3663. Robert Southey to Charles Watkin Williams Wynn, 4 April 1821

3663. Robert Southey to Charles Watkin Williams Wynn, 4 April 1821⁠* 

My dear Wynn

I did not omit Henry 5 from any remains of prejudice, but because I wished not to lengthen a muster roll which was likely to be too long, & is indeed disproportionate to the other parts of the poem. [1]  Yet certainly I cannot agree with you in thinking that Coeur de Lion [2]  might be displaced to make room for him, for Richard must ever be one of the heroes of romance. Madam Stael [3]  told me she meant to make him the hero of a prose epic. His taste for Saracens heads [4]  was something like that for Irish bacon which prevailed in Wales about the same time, [5]  & belonged rather to the age than to the individual. But Richards you know was only a display to frighten the Saracens, whereas the bacon was no doubt for use. Barbarous customs kept their ground longer in this island than historians seem to have observed. Did I tell you that in Galloway something like the polyandrian system of the ancient Britons appears to have prevailed as late as the 12th century? So at least I interpret a passage in the Acta Sanctorum. [6] 

You speak of Davy in one of your letters. When you saw him at Bristol I was in habits of the greatest intimacy with him; – but that intimacy has fallen off, less from remoteness of place & dissimilarity of pursuits, than because of the effect which high life & prosperity have produced upon him; an xxx effect <which> has been such, that for many years I have felt more pain in his company from remembering what he was than any pleasure to be derived from his conversation could compensate. A great man most unquestionably he is in one line, but in that line he would be even greater than he is if the world had less hold upon him. It has made him vain, selfish & sensual, – & weaned him from all his old friends.

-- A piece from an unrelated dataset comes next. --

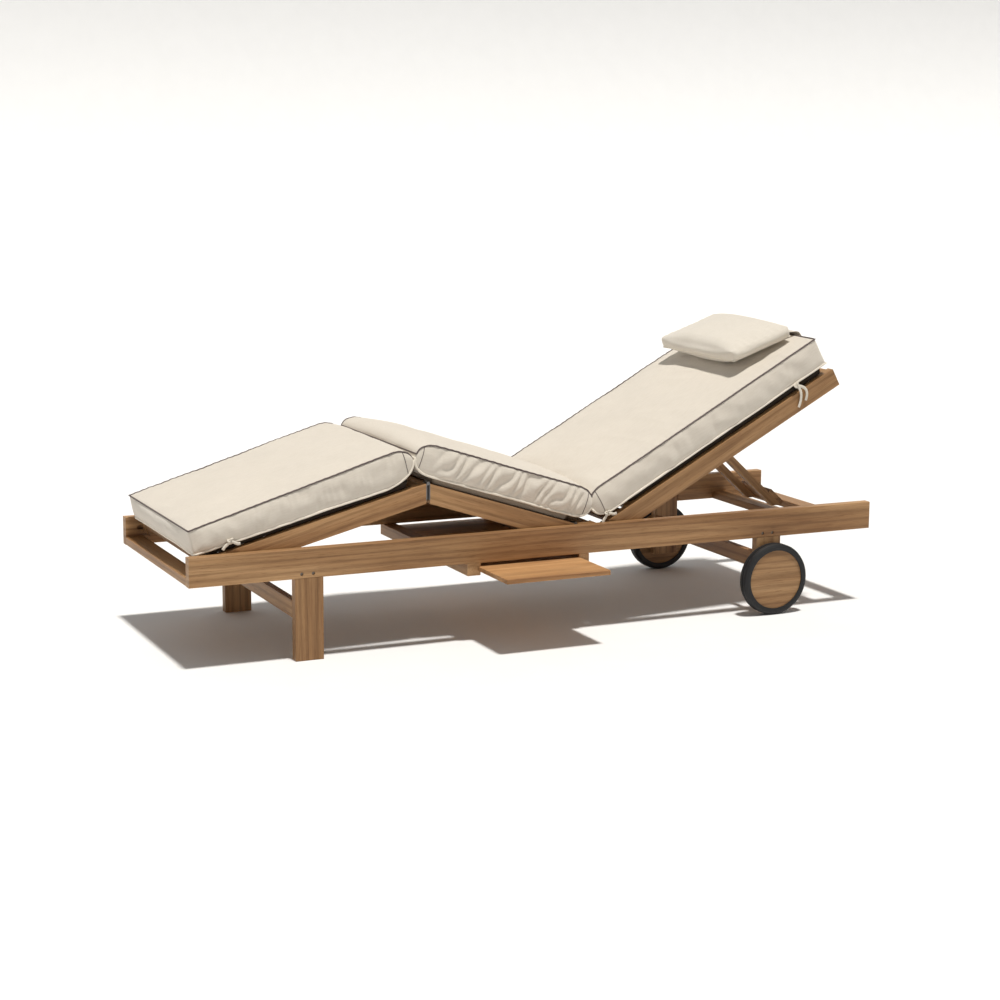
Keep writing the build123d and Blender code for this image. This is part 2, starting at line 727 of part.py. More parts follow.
# ---- prop: two arms on the rod, joined by a board at their lower ends ----
prop_half = prop_thickness / 2
prop_cut = sin(radians(-prop_slope)) / cos(radians(prop_slope))
prop_tip = prop_length - prop_half / prop_cut
for name, side in sides.items():
    low, high = span(side, prop_outer - prop_arm_width, prop_outer)
    with BuildPart() as arm:
        with BuildSketch(prop_plane(high)):
            with BuildLine():
                Polyline((0, -prop_half), (prop_tip, -prop_half), (prop_tip + prop_thickness / prop_cut, prop_half),
                         (0, prop_half), close=True)
            make_face()
            Circle(prop_half)
        extrude(amount=prop_arm_width)
        cut_rod(prop_plane(high + 1), [(0, 0)], prop_rod_radius + running_gap, prop_arm_width + 2)
    save(arm, "prop_arm_" + name)

board_end = prop_tip + prop_thickness / prop_cut
with BuildPart() as prop_foot_board:
    with BuildSketch(prop_plane(centre_y + prop_outer)):
        box_sketch((board_end - prop_board_length, prop_half), (board_end, prop_half + prop_board_thickness))
    extrude(amount=2 * prop_outer)
    fillet(prop_foot_board.edges().filter_by(Axis.Y), 1.5)
save(prop_foot_board, "prop_foot_board")

# ---- cushions, pillow, ties and strap: soft pieces, given as plain closed shapes ----
foot_end = -pad_gap - pad_chamfer
foot_outline = [(foot_pad_start, pad_base), (foot_pad_start + 5, pad_shoulder - 10),
                (foot_pad_start + 25, pad_top - 7), (foot_end - pad_run, pad_top),
                (foot_end, pad_shoulder), (-pad_gap, pad_nose), (foot_end, pad_base)]
save(cushion(foot_plane, foot_outline, ((foot_pad_start + 17, 0.5), (-30, 18))), "foot_cushion")
thigh_nose = -thigh_length + pad_gap
thigh_start = thigh_nose + pad_chamfer
thigh_outline = [(thigh_start, pad_base), (thigh_nose, pad_nose), (thigh_start, pad_shoulder),
                 (thigh_start + pad_run, pad_top), (seat_end_pad - 15, pad_top - 1),
                 (seat_end_pad, pad_shoulder), (seat_end_pad, pad_base + 15), (-12, pad_base)]
save(cushion(thigh_plane, thigh_outline, ((thigh_start + 2, 0.5), (-14, 18))), "thigh_cushion")
back_outline = [(back_pad_start, back_pad_base), (back_pad_start, pad_shoulder),
                (back_pad_start + 31, back_pad_top), (back_pad_end - 19, back_pad_top - 2),
                (back_pad_end, back_pad_top - pad_round), (back_pad_end, back_pad_base + 11),
                (back_pad_end - 9, back_pad_base)]
save(cushion(back_plane, back_outline, ((back_pad_start + 5, 25.5), (back_pad_end - 9, 43))),
     "back_cushion")
pillow_middle = (pillow_low + pillow_high) / 2
pillow_outline = [(pillow_start + 3, pillow_middle - pillow_round + 2),
                  (pillow_start, pillow_middle + pillow_round - 2),
                  (pillow_start + 23, pillow_high), (pillow_end - 28, pillow_high - 6),
                  (pillow_end - 4, pillow_middle + 10), (pillow_end, pillow_middle - pillow_round),
                  (pillow_end - pillow_round, pillow_low), (pillow_start + 33, pillow_low + 2)]
save(prism(back_plane, pillow_outline, pillow_half), "pillow")
flap_outline = [(769, 167), (771, 150), (801, 127), (801.5, 60), (804, 60), (804, 129), (774, 153), (771, 168)]
save(prism(back_plane, flap_outline, flap_half), "pillow_flap")


def tie_group(plane_of, spots):
    """Short knotted tapes against the sides of a cushion."""
    with BuildPart() as ties:
        for side in sides.values():
            low, high = span(side, cushion_half + 0.3, cushion_half + 0.3 + tie_thickness)
            for u, w in spots:
                with BuildSketch(plane_of(high)):
                    with Locations((u, w)):
                        RectangleRounded(tie_length, tie_height, 4)
                extrude(amount=tie_thickness)
    return ties


save(tie_group(foot_plane, [(-545, 24)]), "foot_cushion_ties")
save(tie_group(back_plane, [(16, 47), (682, 47)]), "back_cushion_ties")
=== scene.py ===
import json
import math
import bmesh
import bpy
import numpy as np
from mathutils import Matrix, Vector, noise


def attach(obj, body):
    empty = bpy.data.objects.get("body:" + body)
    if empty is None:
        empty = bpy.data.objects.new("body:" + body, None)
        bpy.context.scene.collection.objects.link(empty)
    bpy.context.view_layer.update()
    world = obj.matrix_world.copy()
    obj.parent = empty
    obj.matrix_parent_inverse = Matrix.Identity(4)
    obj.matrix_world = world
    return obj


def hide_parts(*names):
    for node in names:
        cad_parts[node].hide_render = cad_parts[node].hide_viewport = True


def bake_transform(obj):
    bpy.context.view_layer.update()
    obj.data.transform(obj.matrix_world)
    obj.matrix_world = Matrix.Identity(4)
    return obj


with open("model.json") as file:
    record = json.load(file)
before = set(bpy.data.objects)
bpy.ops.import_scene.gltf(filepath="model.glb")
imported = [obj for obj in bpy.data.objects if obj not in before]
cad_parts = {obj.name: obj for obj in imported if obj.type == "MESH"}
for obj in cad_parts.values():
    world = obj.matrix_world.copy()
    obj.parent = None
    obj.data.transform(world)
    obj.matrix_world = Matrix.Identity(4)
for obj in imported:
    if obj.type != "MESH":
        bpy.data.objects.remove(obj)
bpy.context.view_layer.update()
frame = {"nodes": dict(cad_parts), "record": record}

nodes = frame["nodes"]
joints = {j["name"]: j for j in frame["record"]["behaviour"]["joints"]}
scene = bpy.context.scene

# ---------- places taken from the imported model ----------
centre_y = joints["seat_hinge"]["pos_m"][1]
seat = np.array(joints["seat_hinge"]["pos_m"])
knee = np.array(joints["knee_hinge"]["pos_m"])
pivot = np.array(joints["backrest_pivot"]["pos_m"])
THIGH_SLOPE = -math.atan2(knee[2] - seat[2], seat[0] - knee[0])
FOOT_SLOPE = math.radians(14.16)
BACK_SLOPE = math.radians(28.4)
PROP_SLOPE = math.radians(-42.5)
HALF = 0.272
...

Old friends are the best of all possessions, & there is nothing in this world which can supply their loss.

The King sends me word [7]  that he has read the Vision of Judgement twice, is much gratified with the Ded. & pleased with the poem. The Ded. was a good one as it originally stood, for I had touched upon the state of the press in it in a way which pleased myself both as to the matter & the form. [8]  This was not struck out from any fear of the obloquy which it would provoke, but because I thought it might seem out of its place, & as it were, intruded where I had no business to introduce it. – Concerning the metre I have the full & entire concurrence of the Poets whom have I know, & of the female readers. Nor indeed have I heard as yet of any repugnance to it, except from you, whom as you know I expected to ride upon an insurmountable obstacle. [9] 

I am now taking up the Tale of Paraguay [10]  with the determination of going thro with it, – for the most cogent of all reasons. – And I shall have to send you ere long that history of Lope de Aguirre which was inserted in the E Ann. Register, reprinted in a little volume making the 34th of my operas in that size [11] 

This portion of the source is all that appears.